Provided records:

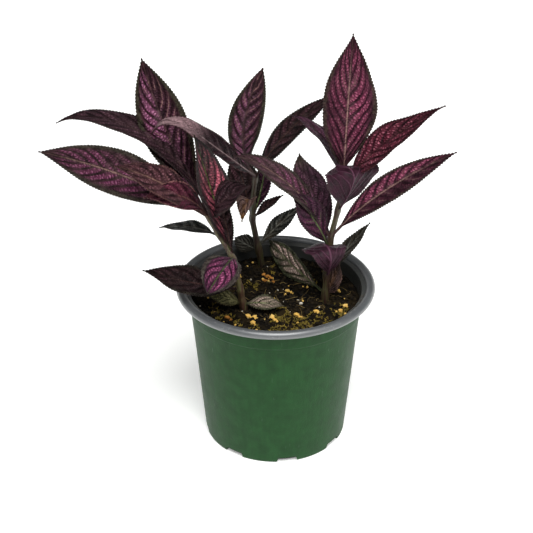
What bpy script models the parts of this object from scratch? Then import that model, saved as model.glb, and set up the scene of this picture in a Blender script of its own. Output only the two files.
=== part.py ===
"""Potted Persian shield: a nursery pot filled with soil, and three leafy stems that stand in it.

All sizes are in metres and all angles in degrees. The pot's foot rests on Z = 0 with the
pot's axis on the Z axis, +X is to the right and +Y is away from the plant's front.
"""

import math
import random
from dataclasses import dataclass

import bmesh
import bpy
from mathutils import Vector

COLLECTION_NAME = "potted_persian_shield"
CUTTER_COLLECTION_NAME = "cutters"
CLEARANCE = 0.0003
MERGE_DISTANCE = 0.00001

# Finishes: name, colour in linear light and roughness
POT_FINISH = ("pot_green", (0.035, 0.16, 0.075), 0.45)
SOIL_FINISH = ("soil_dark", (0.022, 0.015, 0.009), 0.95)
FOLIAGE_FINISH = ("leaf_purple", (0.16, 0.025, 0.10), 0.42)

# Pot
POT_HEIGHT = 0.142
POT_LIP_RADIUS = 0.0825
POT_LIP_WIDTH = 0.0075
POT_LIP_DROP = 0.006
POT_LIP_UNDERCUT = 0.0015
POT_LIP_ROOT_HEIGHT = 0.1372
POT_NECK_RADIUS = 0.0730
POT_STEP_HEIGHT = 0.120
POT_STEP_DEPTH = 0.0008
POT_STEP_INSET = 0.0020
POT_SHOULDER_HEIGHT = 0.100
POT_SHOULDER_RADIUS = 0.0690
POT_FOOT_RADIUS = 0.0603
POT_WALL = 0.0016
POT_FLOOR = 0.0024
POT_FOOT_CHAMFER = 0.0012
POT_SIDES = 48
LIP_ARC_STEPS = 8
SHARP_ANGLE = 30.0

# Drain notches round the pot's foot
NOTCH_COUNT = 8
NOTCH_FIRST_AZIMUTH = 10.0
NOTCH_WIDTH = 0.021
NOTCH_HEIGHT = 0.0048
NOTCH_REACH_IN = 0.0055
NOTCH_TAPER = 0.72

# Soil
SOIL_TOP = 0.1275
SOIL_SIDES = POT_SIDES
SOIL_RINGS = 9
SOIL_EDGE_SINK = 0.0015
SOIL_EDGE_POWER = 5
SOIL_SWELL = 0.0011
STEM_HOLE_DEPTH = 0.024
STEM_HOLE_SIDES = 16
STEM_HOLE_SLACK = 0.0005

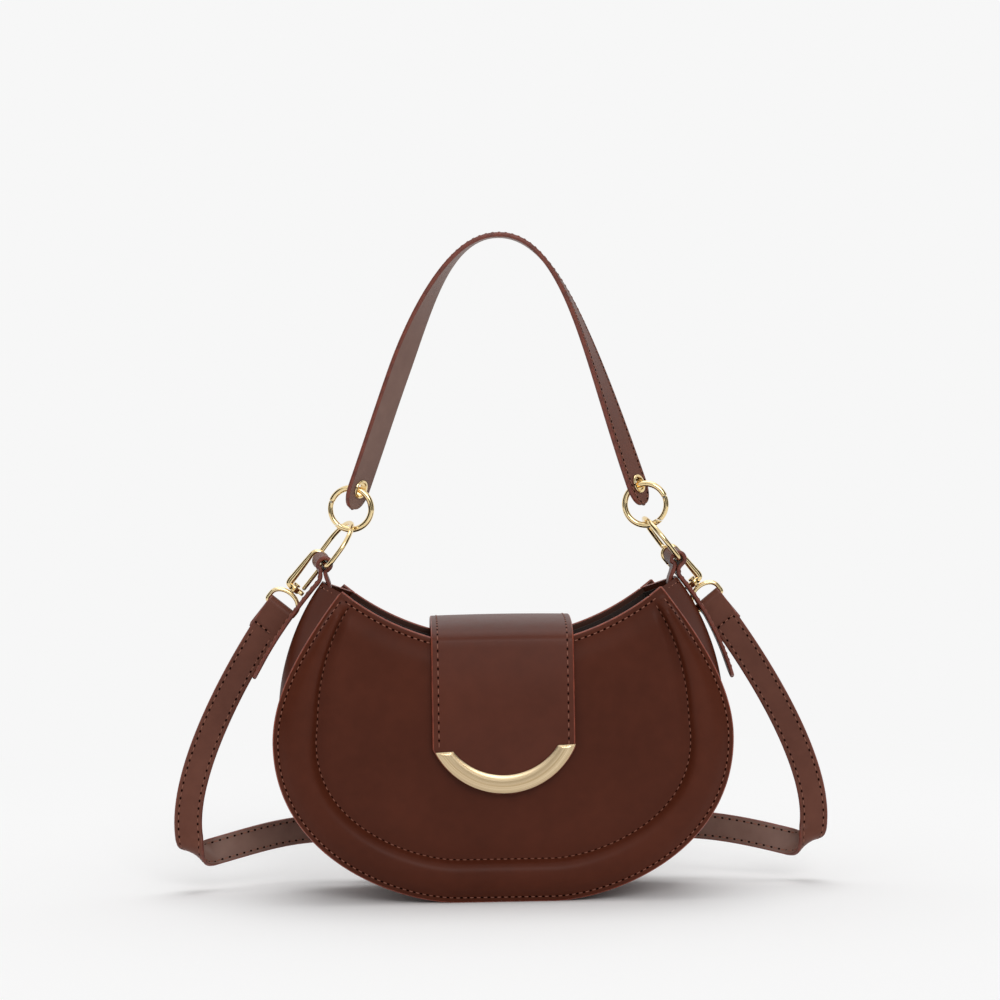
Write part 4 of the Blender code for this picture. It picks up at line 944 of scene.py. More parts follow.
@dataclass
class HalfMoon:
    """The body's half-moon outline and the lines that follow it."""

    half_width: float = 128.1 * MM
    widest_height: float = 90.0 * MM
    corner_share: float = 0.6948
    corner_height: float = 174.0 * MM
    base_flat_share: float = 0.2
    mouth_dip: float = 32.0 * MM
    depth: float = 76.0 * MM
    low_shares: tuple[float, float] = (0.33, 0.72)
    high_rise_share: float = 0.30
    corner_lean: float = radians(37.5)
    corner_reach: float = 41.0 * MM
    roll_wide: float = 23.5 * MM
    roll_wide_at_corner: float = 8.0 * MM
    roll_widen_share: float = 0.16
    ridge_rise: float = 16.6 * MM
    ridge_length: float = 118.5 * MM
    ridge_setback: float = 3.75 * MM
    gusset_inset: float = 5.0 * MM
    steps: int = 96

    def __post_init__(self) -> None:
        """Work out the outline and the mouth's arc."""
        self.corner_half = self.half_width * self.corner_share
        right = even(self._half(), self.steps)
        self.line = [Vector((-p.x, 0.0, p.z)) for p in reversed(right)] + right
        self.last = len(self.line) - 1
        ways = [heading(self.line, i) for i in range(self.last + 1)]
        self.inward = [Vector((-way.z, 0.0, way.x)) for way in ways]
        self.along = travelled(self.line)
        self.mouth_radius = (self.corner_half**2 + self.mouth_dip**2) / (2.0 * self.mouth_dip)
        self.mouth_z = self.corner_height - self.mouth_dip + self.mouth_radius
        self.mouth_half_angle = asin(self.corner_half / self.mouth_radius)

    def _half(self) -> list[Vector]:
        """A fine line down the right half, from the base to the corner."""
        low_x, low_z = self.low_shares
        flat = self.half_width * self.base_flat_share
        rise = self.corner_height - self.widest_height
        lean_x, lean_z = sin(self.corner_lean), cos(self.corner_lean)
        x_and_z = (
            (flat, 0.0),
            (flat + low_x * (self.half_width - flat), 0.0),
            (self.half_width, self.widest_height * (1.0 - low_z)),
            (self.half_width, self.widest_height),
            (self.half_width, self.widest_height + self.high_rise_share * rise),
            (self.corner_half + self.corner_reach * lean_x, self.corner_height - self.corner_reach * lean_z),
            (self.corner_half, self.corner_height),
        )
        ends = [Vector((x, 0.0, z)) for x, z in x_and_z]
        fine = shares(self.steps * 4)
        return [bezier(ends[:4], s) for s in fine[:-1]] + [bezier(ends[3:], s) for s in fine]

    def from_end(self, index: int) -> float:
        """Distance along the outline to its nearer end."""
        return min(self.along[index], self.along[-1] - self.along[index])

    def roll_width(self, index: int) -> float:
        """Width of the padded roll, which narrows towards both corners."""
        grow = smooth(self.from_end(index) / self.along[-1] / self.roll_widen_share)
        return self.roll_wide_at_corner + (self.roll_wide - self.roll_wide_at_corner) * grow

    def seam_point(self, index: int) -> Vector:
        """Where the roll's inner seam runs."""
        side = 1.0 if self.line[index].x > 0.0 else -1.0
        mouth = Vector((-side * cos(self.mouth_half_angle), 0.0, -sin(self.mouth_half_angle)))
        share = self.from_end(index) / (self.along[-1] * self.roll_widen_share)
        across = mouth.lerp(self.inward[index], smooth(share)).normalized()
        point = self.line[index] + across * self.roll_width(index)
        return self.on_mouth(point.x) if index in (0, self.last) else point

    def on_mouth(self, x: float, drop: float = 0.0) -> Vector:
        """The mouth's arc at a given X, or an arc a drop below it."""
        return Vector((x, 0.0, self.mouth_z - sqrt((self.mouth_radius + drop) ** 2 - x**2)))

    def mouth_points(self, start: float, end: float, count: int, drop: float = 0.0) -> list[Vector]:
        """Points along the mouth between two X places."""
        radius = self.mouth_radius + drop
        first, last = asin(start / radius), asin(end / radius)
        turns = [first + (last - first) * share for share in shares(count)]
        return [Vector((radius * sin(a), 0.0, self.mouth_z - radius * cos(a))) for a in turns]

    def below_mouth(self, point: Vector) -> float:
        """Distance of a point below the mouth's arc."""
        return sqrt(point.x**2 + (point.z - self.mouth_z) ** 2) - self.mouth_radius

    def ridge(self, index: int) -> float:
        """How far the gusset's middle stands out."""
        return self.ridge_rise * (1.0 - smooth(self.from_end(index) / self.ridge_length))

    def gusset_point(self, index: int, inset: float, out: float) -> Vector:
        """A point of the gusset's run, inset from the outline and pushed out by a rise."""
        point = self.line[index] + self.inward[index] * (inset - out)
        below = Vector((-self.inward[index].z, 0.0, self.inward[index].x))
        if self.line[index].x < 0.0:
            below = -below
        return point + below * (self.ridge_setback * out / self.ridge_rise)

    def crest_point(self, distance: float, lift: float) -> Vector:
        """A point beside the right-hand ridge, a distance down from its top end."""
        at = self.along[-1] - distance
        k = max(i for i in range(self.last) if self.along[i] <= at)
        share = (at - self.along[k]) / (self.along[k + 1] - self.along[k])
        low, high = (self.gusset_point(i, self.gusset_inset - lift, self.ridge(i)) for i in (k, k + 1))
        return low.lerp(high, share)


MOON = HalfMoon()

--

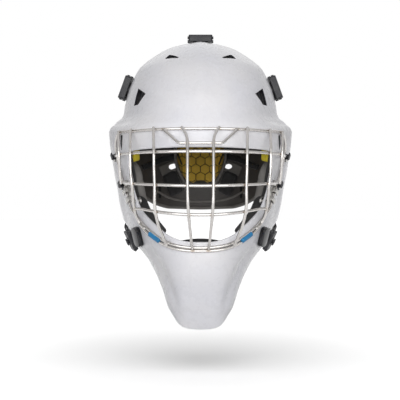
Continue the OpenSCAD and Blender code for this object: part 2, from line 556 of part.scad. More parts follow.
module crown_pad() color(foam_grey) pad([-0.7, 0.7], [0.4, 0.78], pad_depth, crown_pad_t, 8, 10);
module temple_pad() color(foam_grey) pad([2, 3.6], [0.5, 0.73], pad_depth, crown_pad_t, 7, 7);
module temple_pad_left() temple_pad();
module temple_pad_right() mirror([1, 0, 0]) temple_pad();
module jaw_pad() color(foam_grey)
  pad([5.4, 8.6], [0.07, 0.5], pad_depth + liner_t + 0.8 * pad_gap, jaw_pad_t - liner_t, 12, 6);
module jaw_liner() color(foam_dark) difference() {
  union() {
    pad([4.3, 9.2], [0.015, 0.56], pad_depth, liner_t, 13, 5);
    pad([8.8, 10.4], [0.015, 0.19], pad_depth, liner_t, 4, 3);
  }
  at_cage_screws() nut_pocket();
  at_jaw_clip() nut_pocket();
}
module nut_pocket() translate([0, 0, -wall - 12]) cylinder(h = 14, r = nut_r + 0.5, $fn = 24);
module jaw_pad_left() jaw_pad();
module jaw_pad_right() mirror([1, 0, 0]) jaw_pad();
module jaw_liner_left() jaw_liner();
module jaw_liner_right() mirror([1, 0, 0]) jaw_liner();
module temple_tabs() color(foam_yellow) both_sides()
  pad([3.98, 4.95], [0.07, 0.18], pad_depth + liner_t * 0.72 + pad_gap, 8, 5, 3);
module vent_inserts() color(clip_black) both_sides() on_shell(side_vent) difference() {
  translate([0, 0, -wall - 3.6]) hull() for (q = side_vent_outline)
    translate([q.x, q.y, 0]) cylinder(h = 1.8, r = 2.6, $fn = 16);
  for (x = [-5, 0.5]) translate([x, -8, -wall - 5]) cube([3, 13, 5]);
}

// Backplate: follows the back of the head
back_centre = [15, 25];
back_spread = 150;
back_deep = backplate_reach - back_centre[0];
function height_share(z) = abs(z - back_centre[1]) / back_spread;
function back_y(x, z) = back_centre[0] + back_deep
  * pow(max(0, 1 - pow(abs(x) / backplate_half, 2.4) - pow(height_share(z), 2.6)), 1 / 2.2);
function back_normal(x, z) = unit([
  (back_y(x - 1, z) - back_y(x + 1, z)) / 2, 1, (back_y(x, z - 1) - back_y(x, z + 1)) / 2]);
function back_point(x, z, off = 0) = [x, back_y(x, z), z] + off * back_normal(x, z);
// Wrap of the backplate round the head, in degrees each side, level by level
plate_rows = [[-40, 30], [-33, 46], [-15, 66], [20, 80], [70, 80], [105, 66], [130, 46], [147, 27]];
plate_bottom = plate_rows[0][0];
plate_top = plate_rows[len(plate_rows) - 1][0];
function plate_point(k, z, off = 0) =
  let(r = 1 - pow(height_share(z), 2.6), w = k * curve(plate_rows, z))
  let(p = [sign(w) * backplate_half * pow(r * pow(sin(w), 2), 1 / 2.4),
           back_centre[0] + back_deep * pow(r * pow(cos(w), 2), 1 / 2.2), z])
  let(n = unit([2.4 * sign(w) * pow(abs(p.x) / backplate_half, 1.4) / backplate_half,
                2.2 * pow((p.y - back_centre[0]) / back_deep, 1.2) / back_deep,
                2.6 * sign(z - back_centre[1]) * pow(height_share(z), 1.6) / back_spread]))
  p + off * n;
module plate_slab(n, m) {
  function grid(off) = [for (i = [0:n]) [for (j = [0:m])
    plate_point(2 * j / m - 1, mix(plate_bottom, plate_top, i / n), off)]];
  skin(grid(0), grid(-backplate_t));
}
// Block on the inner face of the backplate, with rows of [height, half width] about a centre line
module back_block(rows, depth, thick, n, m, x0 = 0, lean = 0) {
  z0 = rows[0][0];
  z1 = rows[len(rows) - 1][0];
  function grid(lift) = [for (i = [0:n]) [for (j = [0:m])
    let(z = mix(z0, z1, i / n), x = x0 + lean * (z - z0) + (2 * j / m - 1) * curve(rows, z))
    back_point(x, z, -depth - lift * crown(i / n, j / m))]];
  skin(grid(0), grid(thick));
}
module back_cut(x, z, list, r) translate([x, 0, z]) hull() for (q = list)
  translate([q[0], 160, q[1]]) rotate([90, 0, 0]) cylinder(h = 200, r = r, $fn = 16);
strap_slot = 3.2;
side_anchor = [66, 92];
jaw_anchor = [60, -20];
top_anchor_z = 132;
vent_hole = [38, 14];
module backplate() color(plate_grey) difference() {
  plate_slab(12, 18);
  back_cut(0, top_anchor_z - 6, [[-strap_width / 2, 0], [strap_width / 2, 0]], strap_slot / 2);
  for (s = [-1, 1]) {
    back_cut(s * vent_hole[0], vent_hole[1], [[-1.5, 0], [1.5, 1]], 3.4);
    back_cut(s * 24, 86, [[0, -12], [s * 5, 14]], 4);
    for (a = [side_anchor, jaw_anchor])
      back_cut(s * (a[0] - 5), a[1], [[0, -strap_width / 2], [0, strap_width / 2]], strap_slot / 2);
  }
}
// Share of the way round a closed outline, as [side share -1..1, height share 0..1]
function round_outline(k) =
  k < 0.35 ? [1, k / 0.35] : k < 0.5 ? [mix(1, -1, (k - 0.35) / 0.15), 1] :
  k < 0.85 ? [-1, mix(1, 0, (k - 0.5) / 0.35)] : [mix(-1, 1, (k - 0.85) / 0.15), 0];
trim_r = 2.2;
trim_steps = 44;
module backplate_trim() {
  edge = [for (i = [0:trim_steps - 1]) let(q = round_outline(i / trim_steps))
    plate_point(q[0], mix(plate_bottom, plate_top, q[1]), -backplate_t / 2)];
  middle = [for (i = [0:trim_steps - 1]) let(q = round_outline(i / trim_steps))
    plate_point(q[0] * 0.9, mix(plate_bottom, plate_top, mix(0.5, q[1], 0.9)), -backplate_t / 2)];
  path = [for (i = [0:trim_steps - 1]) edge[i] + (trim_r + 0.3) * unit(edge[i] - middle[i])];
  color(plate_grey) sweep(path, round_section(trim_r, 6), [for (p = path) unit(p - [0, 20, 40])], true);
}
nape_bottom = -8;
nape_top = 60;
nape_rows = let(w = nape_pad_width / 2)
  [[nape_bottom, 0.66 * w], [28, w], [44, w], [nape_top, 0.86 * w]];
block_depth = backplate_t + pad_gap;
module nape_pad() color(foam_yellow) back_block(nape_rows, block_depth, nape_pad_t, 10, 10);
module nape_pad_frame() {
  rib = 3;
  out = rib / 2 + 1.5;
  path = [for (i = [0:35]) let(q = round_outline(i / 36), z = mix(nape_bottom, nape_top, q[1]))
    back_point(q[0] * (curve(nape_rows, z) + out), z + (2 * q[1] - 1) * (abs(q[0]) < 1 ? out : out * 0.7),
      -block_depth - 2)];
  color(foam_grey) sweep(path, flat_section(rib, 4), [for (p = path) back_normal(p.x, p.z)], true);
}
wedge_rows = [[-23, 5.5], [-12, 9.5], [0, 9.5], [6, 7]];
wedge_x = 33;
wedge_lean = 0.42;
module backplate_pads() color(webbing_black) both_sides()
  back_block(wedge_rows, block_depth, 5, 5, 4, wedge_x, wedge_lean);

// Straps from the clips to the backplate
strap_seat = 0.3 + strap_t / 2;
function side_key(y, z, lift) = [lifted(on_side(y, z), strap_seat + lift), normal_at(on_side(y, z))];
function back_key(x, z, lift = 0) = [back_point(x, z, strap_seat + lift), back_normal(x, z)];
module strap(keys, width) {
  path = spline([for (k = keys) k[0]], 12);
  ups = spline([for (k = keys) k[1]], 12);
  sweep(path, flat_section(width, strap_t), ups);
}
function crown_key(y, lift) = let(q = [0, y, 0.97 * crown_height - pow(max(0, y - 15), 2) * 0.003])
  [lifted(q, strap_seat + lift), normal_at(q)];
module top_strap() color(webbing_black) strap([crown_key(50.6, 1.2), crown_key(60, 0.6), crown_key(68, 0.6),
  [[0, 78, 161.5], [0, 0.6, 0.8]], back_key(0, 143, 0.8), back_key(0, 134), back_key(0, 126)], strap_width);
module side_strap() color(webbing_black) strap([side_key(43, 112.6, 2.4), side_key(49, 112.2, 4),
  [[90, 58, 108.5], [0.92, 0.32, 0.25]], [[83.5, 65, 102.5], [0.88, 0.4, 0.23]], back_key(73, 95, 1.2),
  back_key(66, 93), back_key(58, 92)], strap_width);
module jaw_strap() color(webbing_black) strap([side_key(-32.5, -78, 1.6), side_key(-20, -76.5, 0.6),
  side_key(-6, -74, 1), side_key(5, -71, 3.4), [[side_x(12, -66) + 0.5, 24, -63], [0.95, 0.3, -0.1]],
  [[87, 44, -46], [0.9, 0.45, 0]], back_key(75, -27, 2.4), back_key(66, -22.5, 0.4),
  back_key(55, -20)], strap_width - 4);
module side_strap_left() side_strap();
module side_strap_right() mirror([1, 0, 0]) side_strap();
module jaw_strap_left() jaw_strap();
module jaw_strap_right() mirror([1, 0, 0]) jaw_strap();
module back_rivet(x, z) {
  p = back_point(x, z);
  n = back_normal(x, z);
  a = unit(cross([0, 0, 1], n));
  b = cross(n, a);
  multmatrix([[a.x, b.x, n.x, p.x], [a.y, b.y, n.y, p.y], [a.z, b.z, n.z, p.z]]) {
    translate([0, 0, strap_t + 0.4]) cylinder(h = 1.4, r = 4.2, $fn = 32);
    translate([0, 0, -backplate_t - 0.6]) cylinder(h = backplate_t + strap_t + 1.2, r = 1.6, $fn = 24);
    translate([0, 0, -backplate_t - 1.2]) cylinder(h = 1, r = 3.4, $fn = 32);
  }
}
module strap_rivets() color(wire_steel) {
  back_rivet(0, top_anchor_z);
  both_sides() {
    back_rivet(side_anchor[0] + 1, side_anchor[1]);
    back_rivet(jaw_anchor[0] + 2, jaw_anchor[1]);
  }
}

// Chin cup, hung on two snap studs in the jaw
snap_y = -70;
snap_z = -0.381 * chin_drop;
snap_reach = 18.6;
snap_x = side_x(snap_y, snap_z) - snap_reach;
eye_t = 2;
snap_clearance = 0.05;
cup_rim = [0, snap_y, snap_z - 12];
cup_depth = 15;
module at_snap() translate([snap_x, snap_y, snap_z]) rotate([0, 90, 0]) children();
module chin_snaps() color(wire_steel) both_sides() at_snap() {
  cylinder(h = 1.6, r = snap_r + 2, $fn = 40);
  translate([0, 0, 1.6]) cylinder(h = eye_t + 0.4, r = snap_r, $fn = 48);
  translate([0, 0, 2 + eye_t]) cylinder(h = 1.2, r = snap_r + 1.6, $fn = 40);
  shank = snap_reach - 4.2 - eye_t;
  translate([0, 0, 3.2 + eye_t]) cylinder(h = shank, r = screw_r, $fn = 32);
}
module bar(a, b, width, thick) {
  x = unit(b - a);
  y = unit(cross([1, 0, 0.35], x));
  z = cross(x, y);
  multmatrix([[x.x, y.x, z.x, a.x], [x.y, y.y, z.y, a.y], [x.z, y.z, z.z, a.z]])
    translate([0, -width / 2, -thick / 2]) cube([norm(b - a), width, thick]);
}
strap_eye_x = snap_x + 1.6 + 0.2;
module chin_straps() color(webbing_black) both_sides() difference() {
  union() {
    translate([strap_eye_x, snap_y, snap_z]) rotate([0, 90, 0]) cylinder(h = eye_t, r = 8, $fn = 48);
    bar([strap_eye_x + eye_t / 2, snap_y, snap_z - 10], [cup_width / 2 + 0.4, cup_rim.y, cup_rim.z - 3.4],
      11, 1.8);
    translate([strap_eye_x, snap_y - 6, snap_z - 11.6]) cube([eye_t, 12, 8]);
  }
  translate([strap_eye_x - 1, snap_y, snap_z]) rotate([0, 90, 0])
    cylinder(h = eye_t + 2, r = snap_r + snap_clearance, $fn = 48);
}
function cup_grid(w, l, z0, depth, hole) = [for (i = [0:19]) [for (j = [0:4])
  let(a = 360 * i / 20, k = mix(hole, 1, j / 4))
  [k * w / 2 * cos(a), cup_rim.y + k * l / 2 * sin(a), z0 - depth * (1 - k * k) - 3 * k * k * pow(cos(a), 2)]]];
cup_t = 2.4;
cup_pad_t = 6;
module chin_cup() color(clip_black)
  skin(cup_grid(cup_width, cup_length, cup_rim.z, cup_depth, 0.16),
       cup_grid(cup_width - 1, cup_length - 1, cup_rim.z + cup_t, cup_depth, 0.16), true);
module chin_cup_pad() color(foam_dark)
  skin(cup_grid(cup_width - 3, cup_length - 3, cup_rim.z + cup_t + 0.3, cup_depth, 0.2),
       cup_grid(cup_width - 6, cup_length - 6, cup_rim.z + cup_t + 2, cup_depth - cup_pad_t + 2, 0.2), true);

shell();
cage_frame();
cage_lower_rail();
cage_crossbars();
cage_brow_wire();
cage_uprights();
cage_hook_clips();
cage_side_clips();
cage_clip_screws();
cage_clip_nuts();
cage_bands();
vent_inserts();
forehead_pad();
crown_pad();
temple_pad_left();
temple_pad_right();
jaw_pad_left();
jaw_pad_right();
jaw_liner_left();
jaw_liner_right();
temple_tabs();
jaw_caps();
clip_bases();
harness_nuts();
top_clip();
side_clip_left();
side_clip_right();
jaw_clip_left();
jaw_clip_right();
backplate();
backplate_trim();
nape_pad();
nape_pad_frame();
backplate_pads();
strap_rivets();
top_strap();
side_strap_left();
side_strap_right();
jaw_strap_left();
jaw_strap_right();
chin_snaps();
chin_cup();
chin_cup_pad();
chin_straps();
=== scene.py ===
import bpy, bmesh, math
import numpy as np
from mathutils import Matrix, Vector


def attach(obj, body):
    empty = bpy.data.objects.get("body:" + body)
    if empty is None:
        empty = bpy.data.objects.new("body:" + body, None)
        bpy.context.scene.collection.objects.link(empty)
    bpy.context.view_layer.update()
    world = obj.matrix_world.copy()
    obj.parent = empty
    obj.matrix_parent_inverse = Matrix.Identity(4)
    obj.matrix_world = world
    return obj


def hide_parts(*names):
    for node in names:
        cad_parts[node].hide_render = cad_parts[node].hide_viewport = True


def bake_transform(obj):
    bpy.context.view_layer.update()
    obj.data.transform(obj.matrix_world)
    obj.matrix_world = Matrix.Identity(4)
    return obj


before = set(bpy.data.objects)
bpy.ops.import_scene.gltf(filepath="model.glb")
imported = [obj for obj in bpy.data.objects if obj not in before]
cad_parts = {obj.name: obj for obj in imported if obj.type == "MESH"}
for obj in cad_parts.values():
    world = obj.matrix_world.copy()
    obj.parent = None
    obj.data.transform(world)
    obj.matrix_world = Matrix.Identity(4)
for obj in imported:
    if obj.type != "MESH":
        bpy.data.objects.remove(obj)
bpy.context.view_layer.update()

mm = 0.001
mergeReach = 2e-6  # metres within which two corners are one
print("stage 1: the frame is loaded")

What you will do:
Going down the listing above, begin printing at the line with "What bpy script" and finish with the line with "MERGE_DISTANCE = 0.00001", exactly as they appear.

Written solution:
What bpy script models the parts of this object from scratch? Then import that model, saved as model.glb, and set up the scene of this picture in a Blender script of its own. Output only the two files.
=== part.py ===
"""Potted Persian shield: a nursery pot filled with soil, and three leafy stems that stand in it.

All sizes are in metres and all angles in degrees. The pot's foot rests on Z = 0 with the
pot's axis on the Z axis, +X is to the right and +Y is away from the plant's front.
"""

import math
import random
from dataclasses import dataclass

import bmesh
import bpy
from mathutils import Vector

COLLECTION_NAME = "potted_persian_shield"
CUTTER_COLLECTION_NAME = "cutters"
CLEARANCE = 0.0003
MERGE_DISTANCE = 0.00001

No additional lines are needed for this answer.